I love all that, though, and Rock of Ages started at New World Stages 15 summers ago, right next door to where we are. We are in theater three with Rock & Roll Man. We were in theater two, which is on the same floor there, same size theater, essentially just the mirror opposite. We created something very special with Rock of Ages in that space. It’s become an iconic brand all over the world now. If we can accomplish even a fraction of that, I would be very excited. We certainly hope there’s a future for the show down the road, whether it’s Broadway or on tour or licensing and whatnot. We hope to stick around for a while.

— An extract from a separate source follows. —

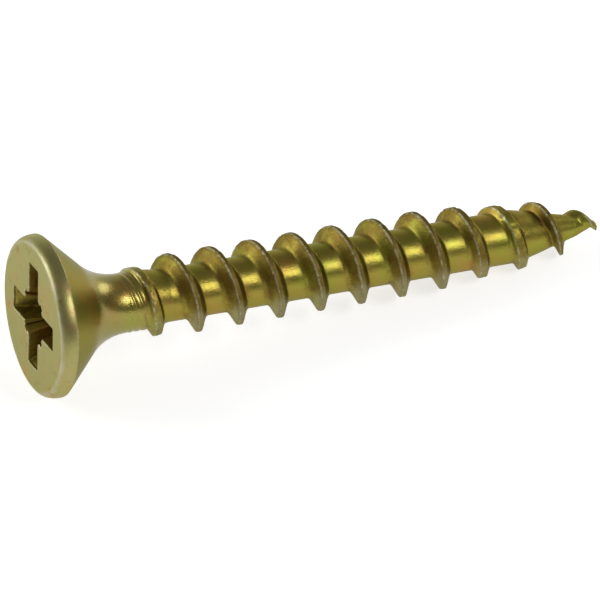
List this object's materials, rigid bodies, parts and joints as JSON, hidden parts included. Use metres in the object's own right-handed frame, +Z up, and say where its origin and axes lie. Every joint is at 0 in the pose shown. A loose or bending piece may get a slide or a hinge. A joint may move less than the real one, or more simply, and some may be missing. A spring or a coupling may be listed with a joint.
{
  "type": "chipboard screw",
  "caption": "Countersunk wood screw with a cross recess, smooth neck and a coarse right-hand thread that runs out to a sharp point.",
  "frame": {"origin": "centre of the bounding box on the ground that the screw lies on", "axes": "+X from the head towards the point, which dips 5.7 degrees to the ground, +Z up"},
  "size_m": [0.026, 0.007, 0.007],
  "materials": {
    "yellow_zinc_steel": "hardened steel with a shiny yellow-passivated zinc coat, golden olive with green and brown tints"
  },
  "bodies": {
    "root": {"chipboard_screw": "yellow_zinc_steel"}
  },
  "joints": []
}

The music is timeless and there is such potential. I think it was really heartwarming, but also very telling. You mentioned earlier that Alan Freed was a family man as much as he tried to be. I thought that the scenes that you have with your onstage daughter via phone call or in person were so theatrical and believable. Your acting chops were on such display in those scenes. It brought to life the familial aspect of what it was like to be a very busy, dedicated businessman and radio promoter, but also to have someone back home that you missed.

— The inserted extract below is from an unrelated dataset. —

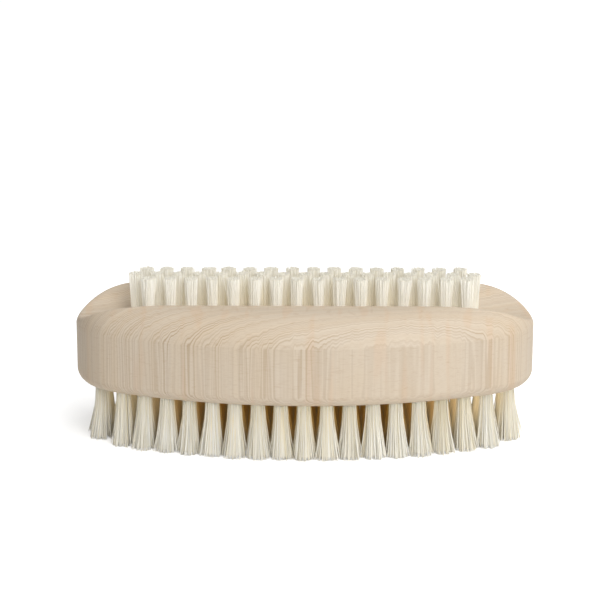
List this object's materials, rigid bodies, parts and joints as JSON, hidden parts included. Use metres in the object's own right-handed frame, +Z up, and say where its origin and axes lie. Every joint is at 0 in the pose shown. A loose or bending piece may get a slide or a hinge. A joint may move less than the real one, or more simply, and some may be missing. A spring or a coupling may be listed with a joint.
{
  "type": "nail brush",
  "caption": "Two-sided nail brush: an oval wooden block with a wide bed of long bristles below and a narrow strip of short bristles standing in the groove along its top.",
  "frame": {"origin": "middle of the brush's length and width, on the plane of the lower bristles' tips", "axes": "+X along the block, +Y across it away from the viewer of the picture, +Z up towards the short bristles"},
  "size_m": [0.095, 0.042, 0.0346],
  "materials": {
    "beech": "unvarnished",
    "bristle": "satin",
    "anchor_wire": "drawn"
  },
  "bodies": {
    "root": {"wooden_block": "beech", "lower_row_01": "bristle", "lower_row_02": "bristle", "lower_row_03": "bristle", "lower_row_04": "bristle", "lower_row_05": "bristle", "lower_row_06": "bristle", "lower_row_07": "bristle", "lower_row_08": "bristle", "lower_row_09": "bristle", "lower_row_10": "bristle", "lower_row_11": "bristle", "lower_row_12": "bristle", "lower_row_13": "bristle", "lower_row_14": "bristle", "lower_row_15": "bristle", "lower_row_16": "bristle", "lower_row_17": "bristle", "lower_row_18": "bristle", "lower_row_19": "bristle", "upper_row_front": "bristle", "upper_row_middle": "bristle", "upper_row_rear": "bristle", "lower_anchors": "anchor_wire", "upper_anchors": "anchor_wire"}
  },
  "joints": []
}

Thank you. That’s very sweet of you. It’s not hard to substitute my own dynamic at home with my daughter for the stories we’re telling on stage with the show. In that respect, I relate very much. You know, there are periods of time when I’m away and I miss my family, but this is what I do. This is what I want, this is my life. This is my work, this is my art. They understand that we’re different than perhaps the family next door that has a bit more of a normal kind of nine-to-five life. I never wanted that, though [Laughs]. I don’t think Alan did either.

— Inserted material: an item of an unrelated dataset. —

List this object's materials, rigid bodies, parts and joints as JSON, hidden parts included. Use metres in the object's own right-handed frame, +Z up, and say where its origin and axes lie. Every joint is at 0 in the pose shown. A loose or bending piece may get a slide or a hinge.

Not everyone wants to be in that traditional lifestyle type of bubble, but I think that what Alan did was worthwhile. I think what you’re doing is worthwhile. Did I catch on Instagram that your daughter was at the show yesterday for Father’s Day?

Yeah, she was. She came for Father’s Day, which was lovely. Her mom brought her through, which I was appreciative of. We co-parent out here in North Jersey and it’s wonderful when we can all get together.

I love that. And I love how devoted you are as a father. Given that she did go to the show, I’m curious – what did she say about the performance and the play as a whole being that she is a generation or two removed from the actual reality that it is set in?

It’s funny; she’s got a great creative eye and actually is a talented girl on her own. She doesn’t have the passion for this world, but she knows what she’s talking about. She knows what she likes. She’s finicky – quite the critic. She said, “Honestly, I don’t really like many shows, but I loved this show from the beginning to the end. I could watch it a million times. That was high praise coming from Malena James. So, she dug it, and we were able to speak about it at length when we got food after. Some other friends came and they really dug it, as well. Yeah, there’s been some good vibes.

Photo courtesy of Boneau/Bryan-Brown

That’s amazing. Now, I can’t talk to you today without bringing up “Daydream,” your own new song. Being on Broadway, acting things out, playing roles, but also still being a musician and an artist yourself, when you are releasing something amid everything in that world, are you taking inspiration from what you’re doing? Or, rather, is it something that you’ve already had in the pipe and the timing worked out?

I certainly hope for these things to kind of fall into place like that, with some form of kismet. The play itself sort of has a dream concept to it and the song title being similar… it just sort of has coupled nicely. I’m happy to be able to have the opportunity to be on stage every night with a new show and really find and discover this character while getting the show really tight every night. To have my own song out there right now at the same time… I’ve always prided myself in having a pretty diverse palette of things that I like to do with my work. It’s been great. I have a great support system and people seem to dig the song, so that’s great, too.

The Aquarian talks with you often about your North Jersey roots and being a lover of New York City. We love having that common ground with you and so many other trailblazers around here. Between you and Joe and so many more in this production, there is quite the roster of Bergen County/Big Apple/Jersey talent that Rock & Roll Man showcases. Why do you think so many people from this area – like you, like Joe, like us – have such an entertaining local energy and flair? What is it about this area that breeds that kind of person?

That’s a great question, and I think it’s a few things. I think knowing that the backdrop of the city is just right there; you can see it, you can almost touch it, you can taste it. We can see the skyline, but we’re on the outskirts. There is a fantasy that informs the young artist that I think is a huge part of that – the imagination mixed with the obviously close proximity and the ability to go and see shows and concerts, play in shows and concerts. If you’re in a band, go to Bleecker Street and play in a bar. Certainly when I was a kid there were a lot more bands and a lot more of that movement, but there was such a scene for artistry. It’s still there, and, in a way, it’s like you’re far enough here that you always stay hungry for it, and you never tire of it. In addition, I think the incredible school systems in Bergen County, upper Bergen County, have a support for the arts.

There are great teachers and support from the community, great community theaters, many outdoor town festivals that always seemed to have a local school rock band playing. The focus on that is there. The schools are always conscious about involving the youth. I grew up playing sports – sports are hugely important and significant here, but so are the academics… big time. As much as sports and academics were a huge part of my life growing up, too, the focus on the arts was still around. That’s usually the first thing to go, but, at least the school systems I was always involved in, they held on as long as they could with these auxiliary programs and stuff. I believe that really informs the young artist. Sure, it is an affluent area, but my parents didn’t have much. We left Brooklyn when I was very young and they worked very hard, full-time for both of them. They weren’t doctors or lawyers or stock brokers or whatnot., but they created a great environment for us to thrive in. That’s why I am here – that’s what I’ve always wanted for my daughter.